**Task objective:**
Give all of the lines again, with nothing added or dropped.

**Stored data:**
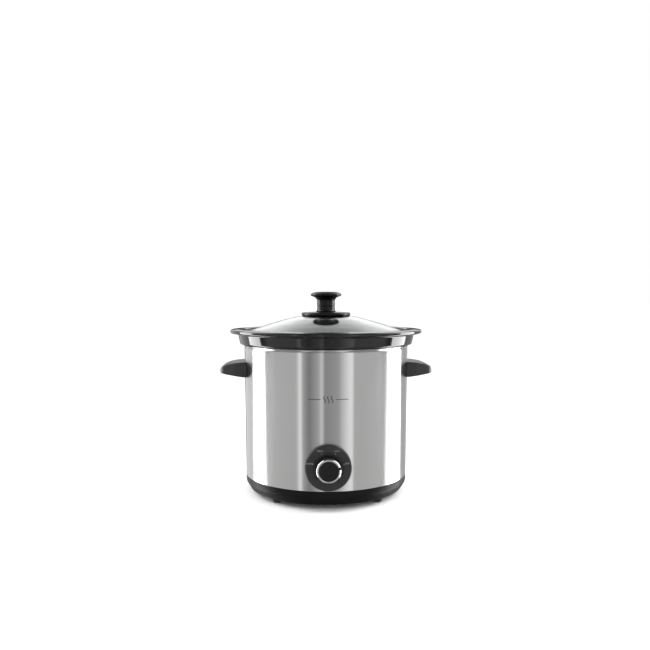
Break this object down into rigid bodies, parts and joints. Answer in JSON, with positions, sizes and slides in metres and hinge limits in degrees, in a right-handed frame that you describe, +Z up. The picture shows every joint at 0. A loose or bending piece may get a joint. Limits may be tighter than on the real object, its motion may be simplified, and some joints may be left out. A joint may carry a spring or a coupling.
{
  "type": "slow cooker",
  "caption": "Round countertop slow cooker with a steel housing, lift-out stoneware crock, domed glass lid, side handles and a rotary control.",
  "frame": {"origin": "on the housing's axis at the plane of the feet", "axes": "+Z up along the housing's axis, -Y towards the front with the control, +X to the right as seen from the front"},
  "size_m": [0.309, 0.2831, 0.2963],
  "materials": {
    "shell_steel": "brushed round the body, satin",
    "black_moulding": "fine satin moulding",
    "foot_rubber": "matt",
    "handle_black": "satin moulding",
    "gland_black": "plain nylon",
    "well_aluminised": "aluminised sheet, dull",
    "zinc_steel": "zinc plated",
    "band_steel": "dull sheet over mica",
    "tab_brass": "plain",
    "fuse_can": "plain",
    "dial_black": "satin moulding",
    "switch_moulding": "unpainted moulding",
    "lead_sleeve": "silicone sleeve",
    "knob_black": "satin moulding",
    "ring_chrome": "bright",
    "shaft_aluminium": "machined",
    "glazed_stoneware": "high gloss black glaze",
    "lid_glass": "clear tempered",
    "lid_knob_black": "satin phenolic",
    "insert_brass": "plain",
    "silicone": "translucent silicone"
  },
  "bodies": {
    "housing": {"outer_shell": "shell_steel", "base_tray": "black_moulding", "foot_front_left": "foot_rubber", "foot_front_right": "foot_rubber", "foot_rear_left": "foot_rubber", "foot_rear_right": "foot_rubber", "handle_left": "handle_black", "handle_right": "handle_black", "handle_screws_left": "zinc_steel", "handle_screws_right": "zinc_steel", "cord_gland": "gland_black", "inner_well": "well_aluminised", "well_stud": "zinc_steel", "base_washer": "zinc_steel", "base_nut": "zinc_steel", "heater_band": "band_steel", "band_clamp": "zinc_steel", "heater_terminals": "tab_brass", "thermal_fuse": "fuse_can", "fuse_clip": "zinc_steel", "dial_plate": "dial_black", "switch_body": "switch_moulding", "switch_nut": "zinc_steel", "switch_terminals": "tab_brass", "lead_switch_heater": "lead_sleeve", "lead_switch_fuse": "lead_sleeve", "lead_fuse_heater": "lead_sleeve"},
    "control": {"control_knob": "knob_black", "knob_ring": "ring_chrome", "switch_shaft": "shaft_aluminium"},
    "crock": {"crock": "glazed_stoneware"},
    "lid": {"lid_glass": "lid_glass", "lid_knob": "lid_knob_black", "lid_knob_flange": "lid_knob_black", "knob_insert": "insert_brass", "upper_gasket": "silicone", "lower_gasket": "silicone", "lid_washer": "zinc_steel", "lid_screw": "zinc_steel"}
  },
  "joints": [
    {"name": "control_turn", "type": "hinge", "parent": "housing", "child": "control", "pos_m": [0, -0.12, 0.0612], "axis": [0, -1, 0], "range_deg": [0, 150]},
    {"name": "crock_lift", "type": "slide", "parent": "housing", "child": "crock", "axis": [0, 0, 1], "range_m": [0, 0.2]},
    {"name": "lid_lift", "type": "slide", "parent": "crock", "child": "lid", "axis": [0, 0, 1], "range_m": [0, 0.12]}
  ]
}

**Exercise solution:**
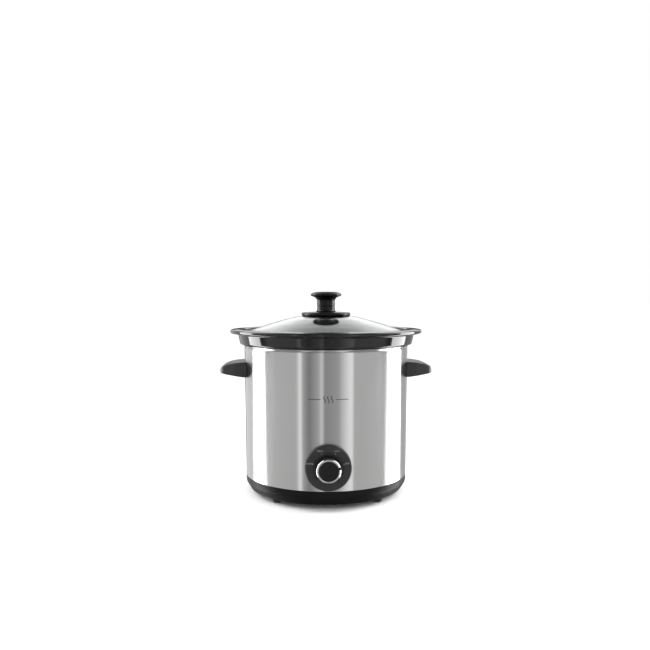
Break this object down into rigid bodies, parts and joints. Answer in JSON, with positions, sizes and slides in metres and hinge limits in degrees, in a right-handed frame that you describe, +Z up. The picture shows every joint at 0. A loose or bending piece may get a joint. Limits may be tighter than on the real object, its motion may be simplified, and some joints may be left out. A joint may carry a spring or a coupling.
{
  "type": "slow cooker",
  "caption": "Round countertop slow cooker with a steel housing, lift-out stoneware crock, domed glass lid, side handles and a rotary control.",
  "frame": {"origin": "on the housing's axis at the plane of the feet", "axes": "+Z up along the housing's axis, -Y towards the front with the control, +X to the right as seen from the front"},
  "size_m": [0.309, 0.2831, 0.2963],
  "materials": {
    "shell_steel": "brushed round the body, satin",
    "black_moulding": "fine satin moulding",
    "foot_rubber": "matt",
    "handle_black": "satin moulding",
    "gland_black": "plain nylon",
    "well_aluminised": "aluminised sheet, dull",
    "zinc_steel": "zinc plated",
    "band_steel": "dull sheet over mica",
    "tab_brass": "plain",
    "fuse_can": "plain",
    "dial_black": "satin moulding",
    "switch_moulding": "unpainted moulding",
    "lead_sleeve": "silicone sleeve",
    "knob_black": "satin moulding",
    "ring_chrome": "bright",
    "shaft_aluminium": "machined",
    "glazed_stoneware": "high gloss black glaze",
    "lid_glass": "clear tempered",
    "lid_knob_black": "satin phenolic",
    "insert_brass": "plain",
    "silicone": "translucent silicone"
  },
  "bodies": {
    "housing": {"outer_shell": "shell_steel", "base_tray": "black_moulding", "foot_front_left": "foot_rubber", "foot_front_right": "foot_rubber", "foot_rear_left": "foot_rubber", "foot_rear_right": "foot_rubber", "handle_left": "handle_black", "handle_right": "handle_black", "handle_screws_left": "zinc_steel", "handle_screws_right": "zinc_steel", "cord_gland": "gland_black", "inner_well": "well_aluminised", "well_stud": "zinc_steel", "base_washer": "zinc_steel", "base_nut": "zinc_steel", "heater_band": "band_steel", "band_clamp": "zinc_steel", "heater_terminals": "tab_brass", "thermal_fuse": "fuse_can", "fuse_clip": "zinc_steel", "dial_plate": "dial_black", "switch_body": "switch_moulding", "switch_nut": "zinc_steel", "switch_terminals": "tab_brass", "lead_switch_heater": "lead_sleeve", "lead_switch_fuse": "lead_sleeve", "lead_fuse_heater": "lead_sleeve"},
    "control": {"control_knob": "knob_black", "knob_ring": "ring_chrome", "switch_shaft": "shaft_aluminium"},
    "crock": {"crock": "glazed_stoneware"},
    "lid": {"lid_glass": "lid_glass", "lid_knob": "lid_knob_black", "lid_knob_flange": "lid_knob_black", "knob_insert": "insert_brass", "upper_gasket": "silicone", "lower_gasket": "silicone", "lid_washer": "zinc_steel", "lid_screw": "zinc_steel"}
  },
  "joints": [
    {"name": "control_turn", "type": "hinge", "parent": "housing", "child": "control", "pos_m": [0, -0.12, 0.0612], "axis": [0, -1, 0], "range_deg": [0, 150]},
    {"name": "crock_lift", "type": "slide", "parent": "housing", "child": "crock", "axis": [0, 0, 1], "range_m": [0, 0.2]},
    {"name": "lid_lift", "type": "slide", "parent": "crock", "child": "lid", "axis": [0, 0, 1], "range_m": [0, 0.12]}
  ]
}